“Aconteceu estar descendo pela mesma estrada um sacerdote. Quando viu o homem, passou pelo outro lado. E assim também um levita; quando chegou ao lugar e o viu, passou pelo outro lado.” (Lucas 10.31-32)
Veja esses dois homens. Um sacerdote e um levita. Ambos representantes importantes e característicos da religião judaica, do culto do templo. Perguntado sobre como viver e agradar a Deus, ou como viver para obter a vida eterna, ou sobre como viver e experimentar o Reino de Deus (os temas são coincidentes), Jesus lançou mão da imagem desses dois homens da fé. E com isso demonstrou que é possível nos desviarmos da vontade de Deus pensando estarmos justamente fazendo a vontade de Deus. Aqueles dois homens, na narrativa de Jesus, passando pelo caminho viram o homem em profunda necessidade. Ele corria risco de morte, havia sido agredido e abandonado. Estava ferido. Mas os dois religiosos, vendo-o, passaram de lado. Por quê?
Um motivo quase certo era o fato de que, segundo criam e seguindo a tradição, caso tocassem em sangue ficariam impuros e precisariam submeter-se a ritos de purificação. E até que se completassem os dias de sua purificação, não poderiam entrar no templo e participar da liturgia. Não poderiam “servir a Deus”. Não havia dúvida: entre servir àquele homem que talvez até tivesse merecido o mal que lhe sobreveio, um desconhecido, e servir a Deus, eles obviamente escolheram servir a Deus.

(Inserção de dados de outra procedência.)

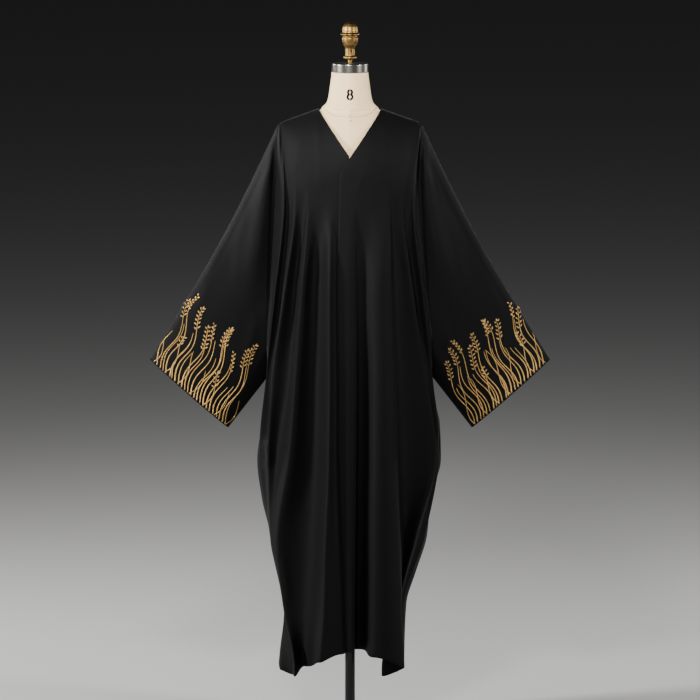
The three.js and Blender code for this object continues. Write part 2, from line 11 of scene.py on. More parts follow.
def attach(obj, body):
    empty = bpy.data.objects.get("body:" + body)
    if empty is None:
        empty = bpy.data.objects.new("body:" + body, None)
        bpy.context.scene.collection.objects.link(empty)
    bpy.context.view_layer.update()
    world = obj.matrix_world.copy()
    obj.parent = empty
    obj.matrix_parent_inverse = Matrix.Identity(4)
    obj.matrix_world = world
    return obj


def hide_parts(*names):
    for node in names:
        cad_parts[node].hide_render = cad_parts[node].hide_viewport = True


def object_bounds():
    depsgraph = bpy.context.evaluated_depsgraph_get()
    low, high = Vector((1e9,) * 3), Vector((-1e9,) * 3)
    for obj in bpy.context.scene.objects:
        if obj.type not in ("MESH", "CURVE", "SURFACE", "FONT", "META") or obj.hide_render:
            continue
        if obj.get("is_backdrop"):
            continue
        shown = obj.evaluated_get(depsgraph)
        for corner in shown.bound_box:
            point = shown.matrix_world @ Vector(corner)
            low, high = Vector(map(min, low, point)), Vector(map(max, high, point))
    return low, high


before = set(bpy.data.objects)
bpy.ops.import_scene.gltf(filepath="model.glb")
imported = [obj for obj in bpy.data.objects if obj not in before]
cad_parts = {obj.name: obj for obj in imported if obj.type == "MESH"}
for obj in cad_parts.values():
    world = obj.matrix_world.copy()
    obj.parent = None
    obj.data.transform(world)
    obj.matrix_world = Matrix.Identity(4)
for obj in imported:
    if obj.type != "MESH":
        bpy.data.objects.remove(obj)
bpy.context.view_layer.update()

MM = 0.001

# Sizes of the garment, in millimetres.
WALL = 1.5
SEAM_HALF_GAP = 0.2
NECK_POINT_X, NECK_POINT_Z = 81, 1620
V_POINT_Z = 1503
SHOULDER_SLOPE = 0.365
SHOULDER_TIP_X, SHOULDER_ROUND_FROM, SHOULDER_ROUND_DROP = 187, 169, 4.6
SHOULDER_ROUND = 190
BACK_NECK_DROP = 8
UNDERARM_Z = 920
SIDE_HEM_Z = 160
CHEST_HALF_WIDTH, CHEST_FRONT, CHEST_BACK = 205, 128, 112
FOLD_RUN_IN, EDGE_RUN_IN, EDGE_ABOVE = 230, 60, 4
LAP_STEP = 3.6
SIDE_SEAM_INSET = 4
CUFF_TOP, CUFF_BOTTOM = (520, 966), (317, 787)
CUFF_HALF_DEPTH, SLEEVE_BOW = 33, 15

# The levels of the guide lines: top, bust, waist, underarm, hip, thigh, knee and hem.
LEVELS = (1560, 1400, 1130, 940, 730, 500, 320, 160)
TOP, WAIST, HIP, HEM = LEVELS[0], LEVELS[2], LEVELS[4], LEVELS[-1]
FOLD_LEVELS = LEVELS[2:]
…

A fé que tinham em Deus era de um tipo mais caracterizado pela relação com o invisível do que com o visível. Mais apegada a ritos que a atitudes amorosas. Mais inclinada a acreditar no sagrado como um espaço reservado do que uma experiência relacional. E surge nisso uma categoria que coloca Deus de um lado e as pessoas de outro. Para se ser fiel a Deus seria necessário deixar de lado as pessoas.
Jesus estava ensinando a um mestre da lei, que mesmo sabendo tanto da “palavra de Deus”, havia se perdido de Deus. Um homem tão certo sobre como fazer a vontade de Deus que a contrariava cegamente. Desviar-se da vontade de Deus “crente” que estava em harmonia com ela. Um tipo de erro do pior tipo, porque normalmente só nos damos conta dele depois de muito tempo. Quando nos damos! É o mesmo de pais que fazem mal aos filhos mas desejavam fazer o bem. Movidos por suas certezas, entregam um amor que é desamor. Como não errar assim em nossa espiritualidade? Precisamos nos voltar para a simplicidade do Evangelho e perceber que não podemos servir a Deus de outra forma que não o serviço às pessoas. Que não podemos amar a Deus sem amar as pessoas. Que não fomos chamados para julgar, mas para amar e servir. Se é possível não servir a Deus, pensando estar servindo? Sim, com certeza. E acontece o tempo todo. Devemos ter cuidado!